And it certainly wasn’t yet translating to take home pay for me and my wife, and my partners, and their families. So one night she just said, we were about probably two and a half years in, and she said, I just can’t do it anymore. And I had lots of conversations trying to persuade her, and she said, you’ve got to do something different. You got to promise me this time that, and that you’re going to look for a job. And I had said before, okay, I’ll start kind of keeping my eyes open, and that sort of thing, and be open to other possibilities. When the reality was my heart, and mind were so much into the business because I was seeing at work, and I really felt like it was only a matter of time before we started to really have some success that she could measure in terms of a bank account, and deposits that sort of thing.

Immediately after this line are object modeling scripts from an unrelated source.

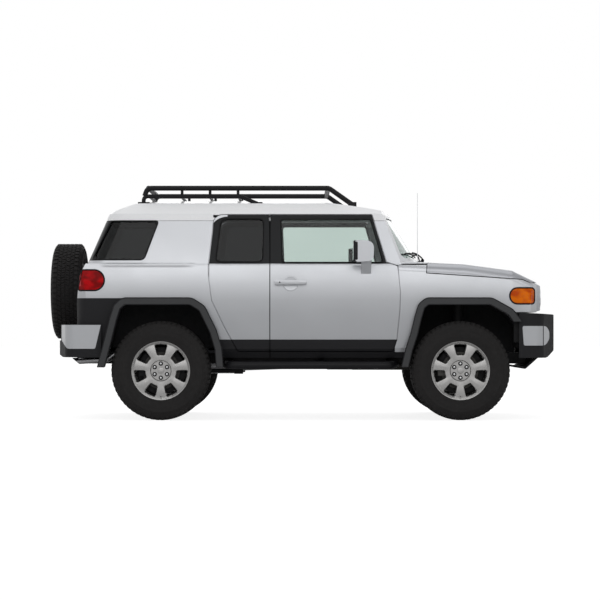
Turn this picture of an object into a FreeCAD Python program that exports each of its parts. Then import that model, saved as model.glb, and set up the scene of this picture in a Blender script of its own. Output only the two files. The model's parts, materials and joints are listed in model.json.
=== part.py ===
import FreeCAD, Part
import math
import os
import re
import Sketcher
from FreeCAD import Placement, Rotation, Vector

# A lifted off-road 4x4 with a boxy two-tone cab, an upright windscreen and its spare wheel on the tailgate.
# +X is forward, +Y is the left-hand side and +Z is up.
# The origin is on the ground, under the middle of the overall box.

doc = FreeCAD.newDocument("OffRoader")
sheet = doc.addObject("Spreadsheet::Sheet", "Sizes")

# Driving sizes in millimetres and degrees.
SIZES = {
    # overall
    "wheelbase": 2690,
    "front_overhang": 909,
    "rear_overhang": 1053.5,
    "track": 1605,
    "body_height": 1565,
    "body_half_width": 889,
    # wheels and tyres
    "tyre_diameter": 890,
    "tyre_width": 285,
    "tread_width": 228,
    "bulge_depth": 100,
    "rim_diameter": 526,
    "rim_width": 236,
    "rim_wall": 11,
    "rim_well_depth": 24,
    "spoke_inset": 24,
    "spoke_thickness": 30,
    "spoke_count": 7,
    "window_inner_radius": 131,
    "window_outer_radius": 229,
    "window_inner_half_width": 33,
    "window_outer_half_width": 58,
    "hub_radius": 97,
    "centre_cap_radius": 33,
    "centre_cap_rise": 9,
    "disc_radius": 168,
    "disc_thickness": 28,
    "hub_barrel_radius": 62,
    "bearing_radius": 30,
    "bearing_depth": 40,
    "bearing_clearance": 0.4,
    "steer_offset": 82.5,
    "wheel_free_gap": 5,
    # walls, seams and gaps
    "side_wall": 92,
    "frame_wall": 46,
    "outer_skin": 28,
    "sill_depth": 40,
    "plan_corner": 150,
    "corner_radius": 20,
    "seat_back": 120,
    "column_radius": 26,
    "column_gap": 15.4,
    "arm_drop": 95,
    "bracket_length": 80,
    "bumper_bracket": 40,
    "ball_spread": 150,
    "ball_radius": 20,
    "caliper_wall": 20,
    "hub_barrel_length": 70,
    "link_radius": 18,
    "damper_radius": 24,
    "front_diff_radius": 95,
    "half_shaft_radius": 16,
    "rack_radius": 22,
    "steering_arm": 150,
    "exhaust_bend": 90,
    "step_bend": 90,
    "rack_bend": 70,
    "handle_radius": 13,
    "aerial_base": 40,
    "lamp_inset": 6,
    "grille_bars": 4,
    "grille_slot": 22,
    "bumper_wall": 24,
    "liner_thickness": 6,
    "bonnet_drop": 105,
    "bonnet_crown": 18,
    "panel_gap": 8,
    "jamb_overlap": 24,
    "seal_gap": 6,
    "stop_fit": 0.3,
    "wing_skin": 22,
    "bonnet_skin": 26,
    "glass_thickness": 5,
    "glass_inset": 10,
    "door_tilt": 4,
    "cut_overrun": 80,
    # chassis
    "rail_offset": 355,
    "rail_width": 76,
    "rail_height": 100,
    "floor_thickness": 25,
    "axle_tube_radius": 45,
    "axle_housing_radius": 140,
    "spring_radius": 58,
    "arm_width": 60,
    "arm_thickness": 30,
    "prop_shaft_radius": 38,
    # equipment
    "rack_tube_radius": 23,
    "rack_bar_radius": 13,
    "step_tube_radius": 36,
    "exhaust_radius": 30,
    "muffler_radius": 95,
    "lamp_radius": 92,
    "aerial_radius": 3,
    "wheel_ring_radius": 185,
    "wheel_ring_tube": 15,
    "flare_width": 60,
    "flare_reach": 68,
}

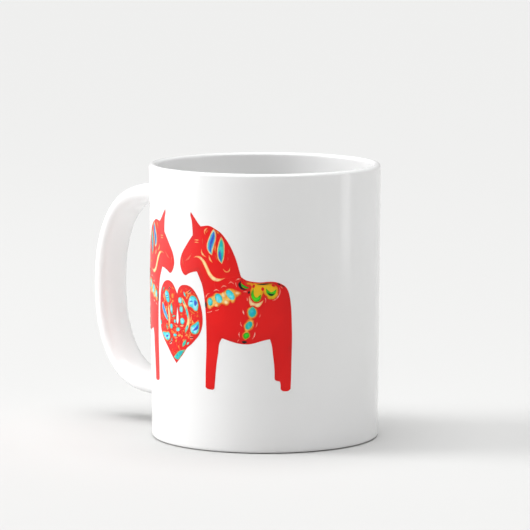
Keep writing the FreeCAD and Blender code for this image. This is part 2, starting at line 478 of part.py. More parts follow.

So I was trying to hang on because I believed in it at that point. I had gone through my dark period where I wasn’t sure by the way, but at this point I totally believe we were going to do it. And our customers feedback was giving us the right indications. She wasn’t there, and she was definitely doubting. And so she said, look, “you got to promise me that when you go into the office tomorrow you’ll look for a job,” and I said, “Okay.” And this was a tear filled conversation. This wasn’t just nice. Right. We got lots of these, and I had prevailed in persuading her to stick with it many times before, but this time I wasn’t going to prevail. And she said, like, “you have to go look for something.” So I said, all right.
And so, the next day I went into the office, and I sat at my computer, and started working, and before I knew it, the day was over, and I hadn’t done a bit of job searching. That the business had just swallowed me whole that day. Like it had done so many times before and like it does for so many entrepreneurs, and I was busy working leads, and talking to customers, and all of that. So I basically drove home that day, both bugged with myself, that I hadn’t done what I said I would do, and very nervous about what it would mean for my relationship with Shariece. Who by the way, just to be clear, I mean, she’s a total saint, super supportive, very much in my corner, but she had gotten to a point where she was at the end of her rope.
That Day I walked into the house, I remember it very, very well, never forget it. Walked in, her back was to me, and she turned around and said, “Did you look for a job today?” And I said, “No.” She walked towards me, she gave me a huge hug, and she said, “Just keep going, it’s going be okay. Everything’s going to work out, just keep going.” And that was an amazing moment for both of us, any entrepreneur who’s experienced the challenges where you, and your loved ones are drifting apart because the business is requiring everything that you’ve got, and your relationships are suffering, and you’re struggling, it’s a really tough place to be, and I’ve talked to so many entrepreneurs who have been in this place.
So when I got to that point, and she was able to support me and say, “We can do this, keep going.” That changed everything, and it really was… I mean that was, you talk about a catalyzing moment, that was probably the most clear catalyzing moment I’ve ever had because it just … When you and your partner are in that place where now you really are working together, and you’re not pulling apart from each other anymore, it does something incredible. I mean rocky screams, “Yo Adrian!” Because it’s a very catalyzing thing to have happened between the husband and wife, partners that are working on a business
Justin: That’s an awesome story, and it also reminds me a lot, I took a look at Keap’s new commercial. I know there’s a couple of different versions of it, but you might think I saw the long version. It feels incredibly similar to the experience that you guys are describing in those commercials.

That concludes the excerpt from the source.